Americans love Marion Cotillard and Jean Dujardin…but does anyone love them enough to spend almost three hours reading subtitles? Little White Lies, arriving in U.S. theaters on August 24, will be the test.
Directed by Cotillard’s husband Guillaume Canet (Tell No One) this ensemble dramedy follows a horde of celebrated French actors playing a group of thirtysomething friends vacationing together at the idyllic French seaside town, Cap Ferret.

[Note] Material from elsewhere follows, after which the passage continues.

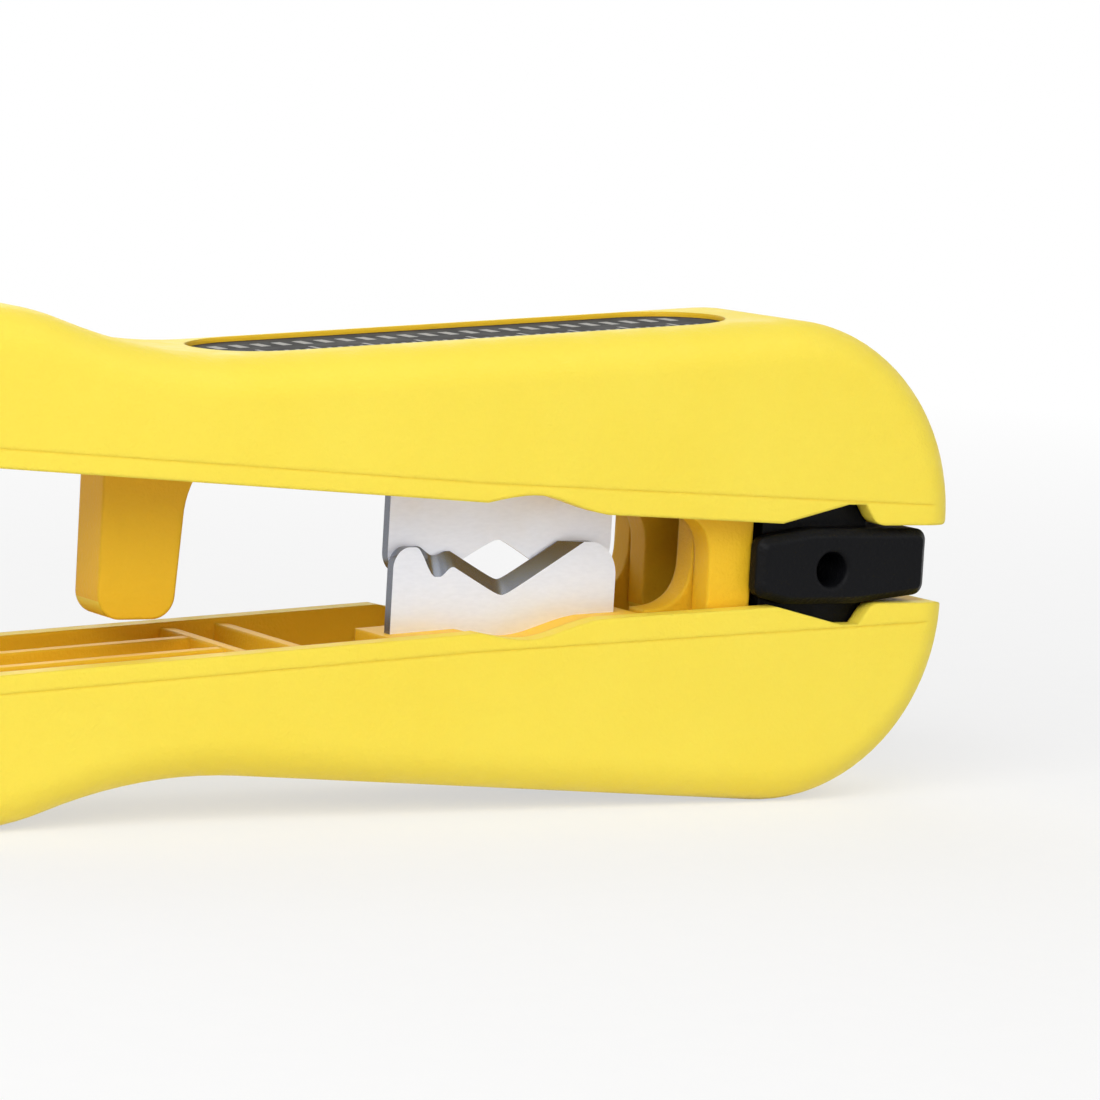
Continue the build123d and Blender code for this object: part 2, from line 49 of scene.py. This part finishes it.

In the tradition of The Big Chill and Indian Summer (‘member that?), these friends are forced together to deal with their varied personalities and proclivities, and they end up clashing, making discoveries, and revealing things that they meant to keep secret. However, Little White Lies is ultimately more reminiscent of St. Elmo’s Fire, where too much of a good thing plays out as over-the-top and unfocused, even if it is backlit by beautiful scenery.
The soundtrack is a mirror of the distracted audaciousness that defines the film. While good looking French people road trip, water ski, and drink wine, we are treated to long, loud overtures of 1960’s Americana music. What begins at first, with Creedence and Janis Joplin, as a charming feeling of nostalgia morphs, with the Isely Brothers and David Bowie, into confusion. Caught up in the unfamiliar language and landscape, we begin to wonder: Am I missing something? Is this film supposed to take place in 1960’s America? We are jarred into the 21st century again when Damien Rice’s vocals later narrate what we are supposed to feel.
The actors are all recognizable and inarguably skilled, but this film is less of a plot-driven story and more of a character study. Cotillard plays Marie, a barefaced hippie traveler who chooses casual sex over the obvious perfect man who is right beside her. Then there’s Max (Francois Cluzet), the uptight rich hotelier who owns the vacation house and treats his friends abominably, though they inexplicably laugh it off. Among the other characters is Antoine, a guy who is annoyingly obsessed with his ex-girlfriend, and three people with marriage problems: a cheating, womanizing B-list actor, a husband who is in love with his best male friend, and a wife whose closet kinks are ignored by her man. Outside of the already large core group of friends, there are at least four other characters who show up in meaty supporting roles to confuse us and add to the runtime. If you’re wondering where Dujardin fits into all this, he doesn’t.
Dujardin plays Ludo, a party guy who gets into an accident at the beginning of the movie and spends maybe a total of five minutes onscreen. His dramatic mishap opens the film with a bang, but when his friends all but forget about him to go off together on holiday, so do we. All we know of Ludo (other than many tearful asides that interrupt the summer fun) comes from a home video of him dressed in drag and singing. We know the party we’re at is going on too long when everyone is sitting around on couches drinking beer and someone pops in the old home videos. Though Ludo’s accident is the film’s main event, this would have been the same movie without it.
What Little White Lies does well is capture a charming, nostalgic feeling. The great cast and a beautiful scenery paint a picture, but watching each stroke gets tedious, and the result is a little abstract.